Problem requirements: Return the full listing exactly as it is written.

Dataset excerpt:
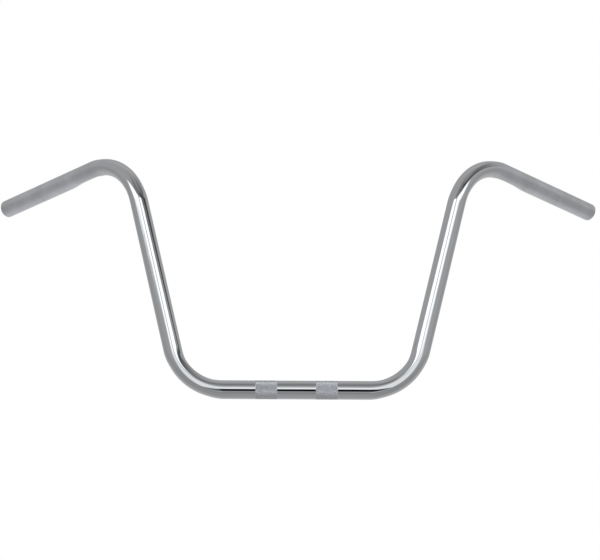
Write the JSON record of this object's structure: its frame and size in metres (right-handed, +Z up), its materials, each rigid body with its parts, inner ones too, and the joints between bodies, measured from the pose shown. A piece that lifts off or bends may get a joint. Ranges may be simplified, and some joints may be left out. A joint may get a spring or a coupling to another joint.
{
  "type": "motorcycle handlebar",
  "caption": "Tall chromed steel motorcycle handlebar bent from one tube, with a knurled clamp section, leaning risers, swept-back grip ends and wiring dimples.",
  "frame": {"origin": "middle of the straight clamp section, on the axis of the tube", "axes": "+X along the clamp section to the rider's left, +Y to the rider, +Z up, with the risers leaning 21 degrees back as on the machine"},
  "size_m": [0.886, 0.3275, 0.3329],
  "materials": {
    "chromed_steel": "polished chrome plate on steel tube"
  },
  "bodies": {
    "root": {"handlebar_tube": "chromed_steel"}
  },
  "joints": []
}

Output of the exercise:
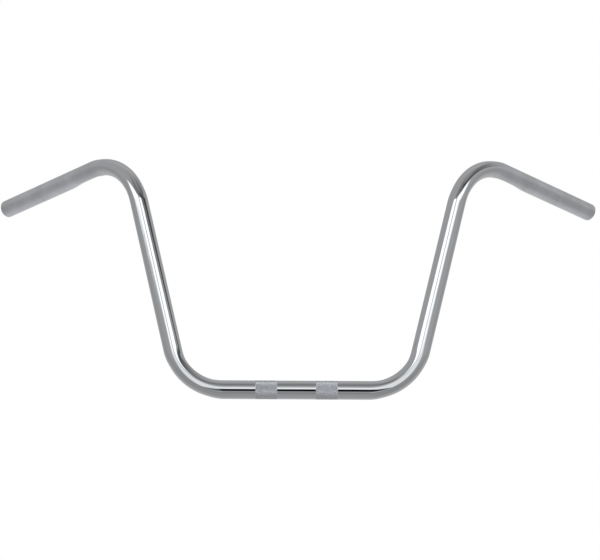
Write the JSON record of this object's structure: its frame and size in metres (right-handed, +Z up), its materials, each rigid body with its parts, inner ones too, and the joints between bodies, measured from the pose shown. A piece that lifts off or bends may get a joint. Ranges may be simplified, and some joints may be left out. A joint may get a spring or a coupling to another joint.
{
  "type": "motorcycle handlebar",
  "caption": "Tall chromed steel motorcycle handlebar bent from one tube, with a knurled clamp section, leaning risers, swept-back grip ends and wiring dimples.",
  "frame": {"origin": "middle of the straight clamp section, on the axis of the tube", "axes": "+X along the clamp section to the rider's left, +Y to the rider, +Z up, with the risers leaning 21 degrees back as on the machine"},
  "size_m": [0.886, 0.3275, 0.3329],
  "materials": {
    "chromed_steel": "polished chrome plate on steel tube"
  },
  "bodies": {
    "root": {"handlebar_tube": "chromed_steel"}
  },
  "joints": []
}